Bold Moves for Schools: How We Create Remarkable Learning Environments...

Screen Shot 2017-07-14 at 10.24.14 AMToday’s learners have different needs than those of yesterday. Educators and policy makers, therefore, need to rethink optimal learning environments. Heidi Hayes Jacobs, founder and president of Curriculum Designers, and Marie Hubley Alcock, president of the education consulting company Learning System Associates, help educators and policy makers contemporize education spaces, curriculum, and pedagogical practices with their new book Bold Moves for Schools: How We Create Remarkable Learning Environments.

The authors argue for the need for updated learning principles, enumerate and explain skills of the effective contemporary teacher, and explain options that have emerged recently for expanding learning environments. Jacobs and Alcock offer guidance about selecting and updating curricula and assessments, especially in light of the significant problems associated with current standardized assessments. They advocate for the benefits of more shared leadership in educational settings. Jacobs and Alcock offer a realistic and progressive vision for how the skilled educators of today can push education practice forward to help prepare students for tomorrow. They urge educators to learn and develop themselves always. With the recommended readings and study guide questions in Bold Moves for Schools, this book can help educators do exactly that.

The authors argue that reformers can begin to affect change by considering education practices that are antiquated and should be eliminated, classical and ought to be preserved, and contemporary and ought to be formulated and expanded. For example, while we should discontinue thinking of students as empty vessels and teachers as disseminators of knowledge, we should think of students as budding creative and critical thinkers whom teachers are responsible for nurturing. Today’s learners need to develop skill in directing their own learning process, building social contracts, critiquing and producing media, innovating, and acting as global citizens. Teachers need to model these skills for their students and advocate for effective, contemporary learning practices. The authors offer bulleted lists of action steps to help teachers develop each of these skills.

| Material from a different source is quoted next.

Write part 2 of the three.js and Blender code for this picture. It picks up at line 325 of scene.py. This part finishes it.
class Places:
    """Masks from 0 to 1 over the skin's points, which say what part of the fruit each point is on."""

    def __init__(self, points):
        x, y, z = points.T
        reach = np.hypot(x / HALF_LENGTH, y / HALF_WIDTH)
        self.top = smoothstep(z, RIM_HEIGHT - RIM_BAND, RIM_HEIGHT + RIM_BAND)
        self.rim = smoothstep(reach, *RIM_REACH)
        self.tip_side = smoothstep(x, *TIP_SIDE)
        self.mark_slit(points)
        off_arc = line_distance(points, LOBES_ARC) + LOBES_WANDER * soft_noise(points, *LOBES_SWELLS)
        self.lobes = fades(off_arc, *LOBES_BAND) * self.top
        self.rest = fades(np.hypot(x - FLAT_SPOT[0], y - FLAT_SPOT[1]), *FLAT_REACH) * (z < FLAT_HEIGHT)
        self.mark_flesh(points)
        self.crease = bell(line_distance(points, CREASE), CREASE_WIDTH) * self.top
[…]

In addition to changes in the teaching profession, there must be changes made also to the content taught. Experimental learning, learning that takes place outside the classroom, and learning that is organized around a topic or issue rather than an academic subject can help energize students’ learning by allowing them to feel a sense of ownership and offering opportunities for personalization based on students’ needs.

Schools can update the way they think about learning space, teaching time, the grouping of learners, and the group of teachers to improve learning. For example, rather than grouping students based on age, students could be grouped by interest. Similarly, rather than grouping teachers based on the subjects they teach, groupings ought to be more dynamic, multi-dimensional, and collegial. The benefits of strong professional learning communities should be stressed to teachers. A lateral, collaborative leadership structure within schools and the education system might help make it possible for more innovation. Making major changes in schools can be difficult. Jacobs and Alcock suggest setting up planning teams to help with changes, clarifying a school’s mission, and seeking feedback at multiple levels, including from students before implementing changes.

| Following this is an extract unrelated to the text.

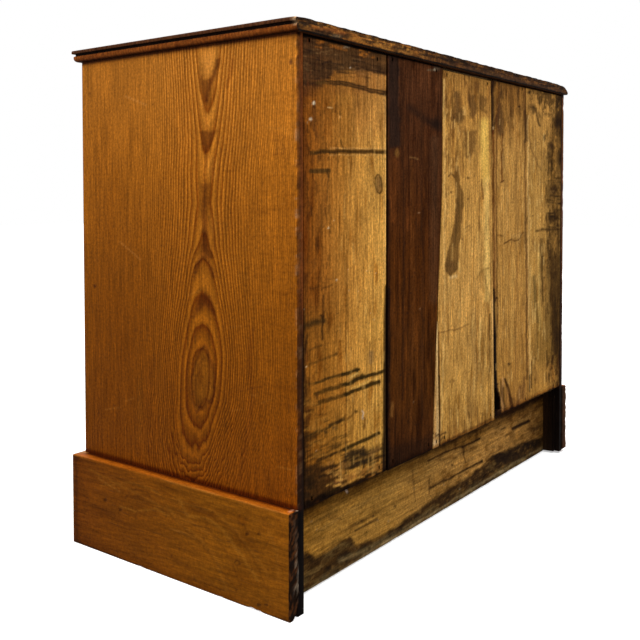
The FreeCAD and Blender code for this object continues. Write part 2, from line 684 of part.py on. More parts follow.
# stops glued on the rails, that meet the back of each drawer front
stops = []
ys = y_inner + g("stop_gap")
for name, x, z in (("a", -400, z_high_top), ("b", -110, z_high_top), ("c", 110, z_high_top), ("d", 400, z_high_top),
                   ("e", -330, z_low_top), ("f", 330, z_low_top), ("g", -330, z_floor), ("i", 330, z_floor)):
    stops.append(box("stop_" + name, x - g("stop_long") / 2, x + g("stop_long") / 2, ys, ys + g("stop_wide"),
                     z, z + g("stop_high")))
keep("drawer_stops", group("drawer_stops_group", stops))

# ------------------------------------------------------------------ check and write
doc.recompute()
bad = []
for o in doc.Objects:
    if any(w in o.State for w in ("Invalid", "Error")):
        bad.append("%s (%s): %s" % (o.Name, o.Label, o.State))
for node, o in PARTS.items():
    shape = o.Shape
    if shape.isNull() or not shape.isValid() or not shape.Solids:
        bad.append("%s: null, invalid or no solid" % node)
if bad:
    raise RuntimeError("; ".join(bad))
if len(PARTS) > 60:
    raise RuntimeError("too many parts: %d" % len(PARTS))
os.makedirs("parts", exist_ok=True)
total = Part.makeCompound([o.Shape for o in PARTS.values()]).BoundBox
for node, o in PARTS.items():
    o.Shape.exportStep("parts/%s.step" % node)
    bb_ = o.Shape.BoundBox
    print("%-26s solids %2d  volume %10.1f cm3  x %.1f..%.1f y %.1f..%.1f z %.1f..%.1f" % (
        node, len(o.Shape.Solids), o.Shape.Volume / 1000.0, bb_.XMin, bb_.XMax, bb_.YMin, bb_.YMax, bb_.ZMin,
        bb_.ZMax))
print("%d parts, overall x %.1f..%.1f y %.1f..%.1f z %.1f..%.1f" % (
    len(PARTS), total.XMin, total.XMax, total.YMin, total.YMax, total.ZMin, total.ZMax))
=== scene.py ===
# Looks of the chest of drawers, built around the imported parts. Millimetres in the helpers, metres in Blender.
import math

import bpy
import numpy as np
from mathutils import Matrix, Vector


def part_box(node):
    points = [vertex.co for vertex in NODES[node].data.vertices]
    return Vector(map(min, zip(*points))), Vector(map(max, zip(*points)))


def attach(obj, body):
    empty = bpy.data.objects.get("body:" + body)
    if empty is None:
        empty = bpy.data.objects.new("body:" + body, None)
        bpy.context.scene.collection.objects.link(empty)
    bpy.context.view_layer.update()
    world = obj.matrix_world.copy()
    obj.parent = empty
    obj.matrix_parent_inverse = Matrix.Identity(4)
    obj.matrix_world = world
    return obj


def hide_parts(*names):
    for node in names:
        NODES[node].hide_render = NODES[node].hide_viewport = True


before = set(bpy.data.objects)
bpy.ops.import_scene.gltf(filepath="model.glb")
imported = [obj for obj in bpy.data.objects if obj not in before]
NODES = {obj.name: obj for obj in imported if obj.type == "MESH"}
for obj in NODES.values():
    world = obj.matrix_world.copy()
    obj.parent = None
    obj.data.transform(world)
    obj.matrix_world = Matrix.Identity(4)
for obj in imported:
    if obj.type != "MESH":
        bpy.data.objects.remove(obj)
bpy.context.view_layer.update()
scene = bpy.context.scene

# ------------------------------------------------------------------ camera
CAM = np.array([1464.759, 1017.216, 606.485])
YAW, PITCH, ROLL = math.radians(216.904), math.radians(-1.686), math.radians(-0.088)
FPX, CX, CY = 870.391, 320.0, 220.0
_d = np.array([math.cos(YAW) * math.cos(PITCH), math.sin(YAW) * math.cos(PITCH), math.sin(PITCH)])
_r = np.cross(_d, [0, 0, 1]); _r /= np.linalg.norm(_r)
_u = np.cross(_r, _d)
_r2 = math.cos(ROLL) * _r + math.sin(ROLL) * _u
_u2 = -math.sin(ROLL) * _r + math.cos(ROLL) * _u

cam_data = bpy.data.cameras.new("camera")
cam_data.sensor_width = 36
cam_data.lens = 48.9595
cam_data.shift_x = 0.0
cam_data.shift_y = -0.15625
cam_data.clip_start, cam_data.clip_end = 0.05, 60
cam = bpy.data.objects.new("camera", cam_data)
scene.collection.objects.link(cam)
cam.matrix_world = Matrix((
    (_r2[0], _u2[0], -_d[0], CAM[0] / 1000),
    (_r2[1], _u2[1], -_d[1], CAM[1] / 1000),
    (_r2[2], _u2[2], -_d[2], CAM[2] / 1000),
    (0, 0, 0, 1)))
scene.camera = cam


def project(P):
    """Where points in mm fall in the 640 x 640 view."""
    v = P - CAM
    z = v @ _d
    return CX + FPX * (v @ _r2) / z, CY - FPX * (v @ _u2) / z


# ------------------------------------------------------------------ numpy noise and paint helpers
def _hash(ix, iy, iz, seed):
    h = (ix * 73856093) ^ (iy * 19349663) ^ (iz * 83492791) ^ ((seed + 11) * 2654435761)
    h = h & 0xFFFFFFFF
    h = ((h ^ (h >> 13)) * 1274126177) & 0xFFFFFFFF
    h = ((h ^ (h >> 16)) * 2246822519) & 0xFFFFFFFF
    return ((h ^ (h >> 15)) & 0xFFFFFF) / float(0xFFFFFF)


def vnoise(p, seed=0):
    """Smooth value noise from 0 to 1 at points p (N,3)."""
    p = np.asarray(p, float)
    i = np.floor(p).astype(np.int64)
    f = p - i
    f = f * f * (3 - 2 * f)
    out = 0
    for dx in (0, 1):
        wx = f[:, 0] if dx else 1 - f[:, 0]
        for dy in (0, 1):
            wy = f[:, 1] if dy else 1 - f[:, 1]
            for dz in (0, 1):
                wz = f[:, 2] if dz else 1 - f[:, 2]
                out = out + wx * wy * wz * _hash(i[:, 0] + dx, i[:, 1] + dy, i[:, 2] + dz, seed)
    return out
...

According to the authors one major issue that has stymied learning in a major way is our accountability system. The exaggerated focus on high stakes tests makes teachers feel a lack of trust and respect, diminishes the appeal of the teaching profession, and discourages collaboration among teachers. It leads to untested, but valuable, subjects being eliminated or whittled down, and it stifles creative and critical thinking. Testing and accountability matter, but we need a radical shift in what assessments look like. They should be authentic, based in performance of real-world tasks and skills, based on measuring innovation and student growth and development, take place over an extended period of time, and include input from students.

We are departing from the industrial age for the information age. Learning environments need to change to keep up. With the help of Bold Moves for Schools Educators and policy makers can use the objective of improving learning as the starting point for the modernization of learning environments.


Jacobs, H. H., & Alcock, M. H. (2017). Bold Moves for Schools: How We Create Remarkable Learning Environments. Alexandria, VA: ASCD.